Tech Mahindra chairman Anand Mahindra has pushed back against concerns that artificial intelligence will erode India’s information technology services sector, arguing instead that AI will make the industry more central to how enterprises operate. Speaking at the company’s 39th annual general meeting, Mahindra said the role of IT services “will not diminish” in the AI era but will change and “in many ways, it will become more important.”
Mahindra framed current anxieties around AI as part of a recurring pattern that has accompanied every major technology shift, from earlier waves of automation to the rise of the internet. He told shareholders that generative AI is creating “one of the largest opportunities the industry has ever seen,” particularly for companies capable of helping clients move from experimentation to scaled deployment. Most large enterprises still operate with legacy infrastructure, fragmented datasets and complex regulatory obligations, he noted, and cannot simply “layer” AI onto their existing technology stacks.
Mahindra said IT services firms will be essential in making AI “usable, trusted and valuable inside the enterprise” by integrating models with core systems, enforcing governance and ensuring compliance. He likened AI to a smartphone, suggesting that its true value lies not in the underlying hardware or model, but in the applications and solutions built around it. The future enterprise, he added, will be “neither all-human nor all-AI” but will rely on human judgment amplified by AI capabilities.
Mahindra also cast India’s positioning in AI as a strategic question, arguing the country cannot remain only a consumer of intelligence built elsewhere and must instead become a “creator, shaper and trusted deployer” of AI. He pointed to India’s history of indigenous computing projects, including the PARAM supercomputer, as evidence that constraints can catalyse domestic innovation and said the same mindset should underpin sovereign AI development. Tech Mahindra’s selection under the India AI Mission was described as a responsibility the company “takes very seriously,” underscoring its ambition to participate in national-scale AI initiatives.

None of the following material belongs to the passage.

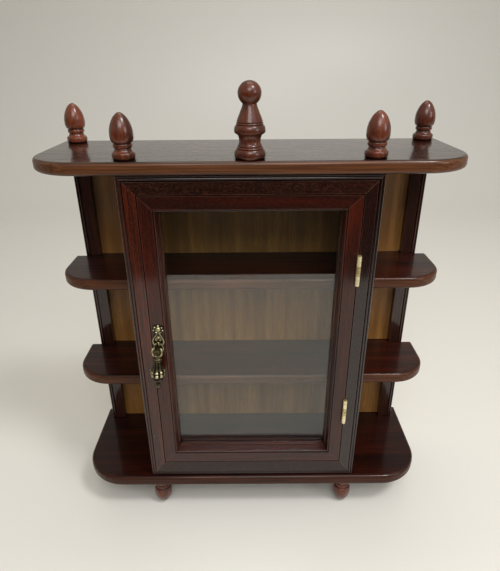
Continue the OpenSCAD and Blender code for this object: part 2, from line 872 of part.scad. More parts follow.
module top_dowel_set() {
    for (side = [-1, 1])
        for (b = carcass_b)
            translate([side * (side_outer_x - side_t / 2), at_b(b), ceiling_z - dowel_grip])
                cylinder(r = dowel_r, h = dowel_grip + top_dowel_in_board);
}

// Dowels that pass through a side panel from an inner shelf into a side shelf
module shelf_dowel_set() {
    for (side = [-1, 1])
        for (b = carcass_b)
            for (z = [lower_shelf_z, upper_shelf_z])
                translate([side * (side_outer_x - side_t / 2), at_b(b - 4), floor_z + z - shelf_t / 2])
                    rotate([0, 90, 0])
                        cylinder(r = dowel_r, h = side_t + 2 * dowel_grip, center = true);
}

// Pins through the back panel into the posts and the side panels
module panel_pin_set() {
    for (side = [-1, 1])
        for (x = [post_inner_x + panel_lap / 2, side_outer_x - side_t / 2])
            for (part = [0.1, 0.37, 0.63, 0.9])
                translate([side * x, at_b(panel_setback), floor_z + case_h * part])
                    rotate([90, 0, 0]) {
                        cylinder(r = pin_shank_r, h = panel_t + pin_grip);
                        translate([0, 0, -pin_head_h]) cylinder(r = pin_head_r, h = pin_head_h);
                    }
}

module base_screws() { color(steel) base_screw_set(); }
module top_dowels() { color(raw_wood) top_dowel_set(); }
module shelf_dowels() { color(raw_wood) shelf_dowel_set(); }
module panel_pins() { color(steel) panel_pin_set(); }

// ---------- wall hangers ----------

hanger_z = ceiling_z - hanger_drop;

// Keyhole from the back plane forward: a round hole for a screw's head and a slot above it
module keyhole(depth) {
    rotate([90, 0, 0]) cylinder(r = keyhole_r, h = depth);
    translate([0, 0, keyslot_rise]) rotate([90, 0, 0]) cylinder(r = keyslot_r, h = depth);
    translate([-keyslot_r, -depth, 0]) cube([2 * keyslot_r, depth, keyslot_rise]);
}

module hanger_plate() {
    translate([post_x, back_y, hanger_z]) difference() {
        translate([-hanger_w / 2, -hanger_t, -hanger_h / 2]) cube([hanger_w, hanger_t, hanger_h]);
        translate([0, cut, -keyslot_rise / 2]) keyhole(hanger_t + 2 * cut);
        hanger_screw_pair();
    }
}

module hanger_screw_pair() {
    for (dz = [-hanger_screw_z, hanger_screw_z])
        translate([0, 0, dz]) rotate([90, 0, 0])
            flat_screw(screw_head_r, screw_shank_r, hanger_t, hanger_screw_len);
}

// Recess in the right-hand post: the plate's seat and a pocket behind its keyhole
module hanger_recess() {
    translate([post_x, back_y, hanger_z]) {
        translate([-hanger_w / 2, -hanger_t, -hanger_h / 2]) cube([hanger_w, hanger_t + cut, hanger_h]);
        translate([-keyhole_r, -hanger_pocket_d, -keyslot_rise / 2 - keyhole_r])
            cube([2 * keyhole_r, hanger_pocket_d, keyslot_rise + 2 * keyhole_r]);
        hanger_screw_pair();
    }
}

module wall_hangers() {
    color(brass) for (side = [0, 1]) mirror([side, 0, 0]) hanger_plate();
}

module hanger_screws() {
    color(brass) for (side = [0, 1])
        mirror([side, 0, 0]) translate([post_x, back_y, hanger_z]) hanger_screw_pair();
}

// ---------- what is drawn ----------

bottom_board();
top_board();
left_post();
right_post();
back_panel();
left_side_panel();
right_side_panel();
left_lower_shelf();
left_upper_shelf();
right_lower_shelf();
right_upper_shelf();
inner_lower_shelf();
inner_upper_shelf();
frame_left_stile();
frame_right_stile();
frame_top_rail();
frame_bottom_rail();
door_left_stile();
door_right_stile();
door_top_rail();
door_bottom_rail();
glass_pane();
glass_bead_left();
glass_bead_right();
glass_bead_top();
glass_bead_bottom();
upper_hinge_frame_leaf();
upper_hinge_door_leaf();
upper_hinge_pin();
lower_hinge_frame_leaf();
lower_hinge_door_leaf();
lower_hinge_pin();
hinge_frame_screws();
hinge_door_screws();
handle_plate();
handle_post();
handle_pin();
handle_drop();
handle_nut();
handle_tacks();
catch_body();
catch_magnet();
catch_screws();
strike_plate();
centre_finial();
front_left_finial();
front_right_finial();
rear_left_finial();
rear_right_finial();
front_left_foot();
front_right_foot();
rear_left_foot();
rear_right_foot();
base_screws();
top_dowels();
shelf_dowels();
panel_pins();
wall_hangers();
hanger_screws();
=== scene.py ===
import json
import math

import bpy
import numpy as np
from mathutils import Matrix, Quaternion, Vector

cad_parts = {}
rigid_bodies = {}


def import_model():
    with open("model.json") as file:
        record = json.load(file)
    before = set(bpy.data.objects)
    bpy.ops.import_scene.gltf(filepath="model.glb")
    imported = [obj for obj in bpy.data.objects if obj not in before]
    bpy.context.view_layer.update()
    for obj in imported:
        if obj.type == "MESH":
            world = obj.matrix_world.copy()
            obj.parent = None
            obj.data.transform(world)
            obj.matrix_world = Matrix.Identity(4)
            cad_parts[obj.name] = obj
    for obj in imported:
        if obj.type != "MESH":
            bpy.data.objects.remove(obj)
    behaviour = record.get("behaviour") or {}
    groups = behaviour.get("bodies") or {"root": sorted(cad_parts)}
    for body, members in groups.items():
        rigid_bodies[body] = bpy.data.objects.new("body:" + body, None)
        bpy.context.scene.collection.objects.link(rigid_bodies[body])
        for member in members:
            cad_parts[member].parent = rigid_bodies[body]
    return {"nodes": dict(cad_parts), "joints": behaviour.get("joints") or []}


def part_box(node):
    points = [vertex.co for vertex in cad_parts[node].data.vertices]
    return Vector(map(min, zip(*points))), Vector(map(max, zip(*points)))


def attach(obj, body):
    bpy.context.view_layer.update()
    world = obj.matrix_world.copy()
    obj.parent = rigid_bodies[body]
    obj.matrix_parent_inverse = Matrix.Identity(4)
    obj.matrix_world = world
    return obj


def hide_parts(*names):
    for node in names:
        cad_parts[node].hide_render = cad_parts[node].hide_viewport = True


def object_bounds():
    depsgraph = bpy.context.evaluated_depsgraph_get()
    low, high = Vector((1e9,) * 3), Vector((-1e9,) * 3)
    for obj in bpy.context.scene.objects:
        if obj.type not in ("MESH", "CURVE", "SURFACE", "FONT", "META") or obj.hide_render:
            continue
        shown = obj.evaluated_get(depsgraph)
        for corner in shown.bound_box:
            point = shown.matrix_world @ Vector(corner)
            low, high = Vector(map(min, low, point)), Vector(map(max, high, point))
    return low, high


for leftover in list(bpy.data.objects):
    bpy.data.objects.remove(leftover)
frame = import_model()
CAD_BOX = [list(corner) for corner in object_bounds()]

bl_info = {
    "name": "Display Case Looks",
    "version": (1, 0, 0),
    "blender": (4, 5, 0),
    "location": "View3D > Sidebar > Display Case",
    "description": "Finishes, cast brass handle and studio for a small mahogany display case",
    "category": "Object",
}

MM = 0.001
NODES = frame["nodes"]
JOINTS = {joint["name"]: joint for joint in frame["joints"]}


# ---------- helpers ----------

def linear(hex_colour):
    """An sRGB hex colour such as "#8a4b2f" as linear red, green and blue, with an alpha of 1."""
    c = np.array([int(hex_colour[i:i + 2], 16) for i in (1, 3, 5)]) / 255
    rgb = np.where(c <= 0.04045, c / 12.92, ((c + 0.055) / 1.055) ** 2.4)
    return (*map(float, rgb), 1.0)


def add(tree, kind, inputs=None, **settings):
    """Adds one node. inputs gives its sockets, by name or number, a value or another node's output."""
    node = tree.nodes.new(kind)
    for key, value in settings.items():
        setattr(node, key, value)
    for key, value in (inputs or {}).items():
        if isinstance(value, bpy.types.NodeSocket):
            tree.links.new(value, node.inputs[key])
        else:
            node.inputs[key].default_value = value
    return node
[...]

On the operational front, Mahindra highlighted continued momentum in the company’s business, including margin expansion over multiple quarters and quarterly deal wins exceeding the billion-dollar mark. He introduced “Project Helix,” which deploys “Vector Squads” that combine human experts with AI agents to deliver domain knowledge, engineering depth and governance tailored to each client’s context. These units are designed to help enterprises move towards more autonomous operations while maintaining control and oversight, positioning Tech Mahindra’s services as a bridge between traditional IT outsourcing and AI-driven transformation.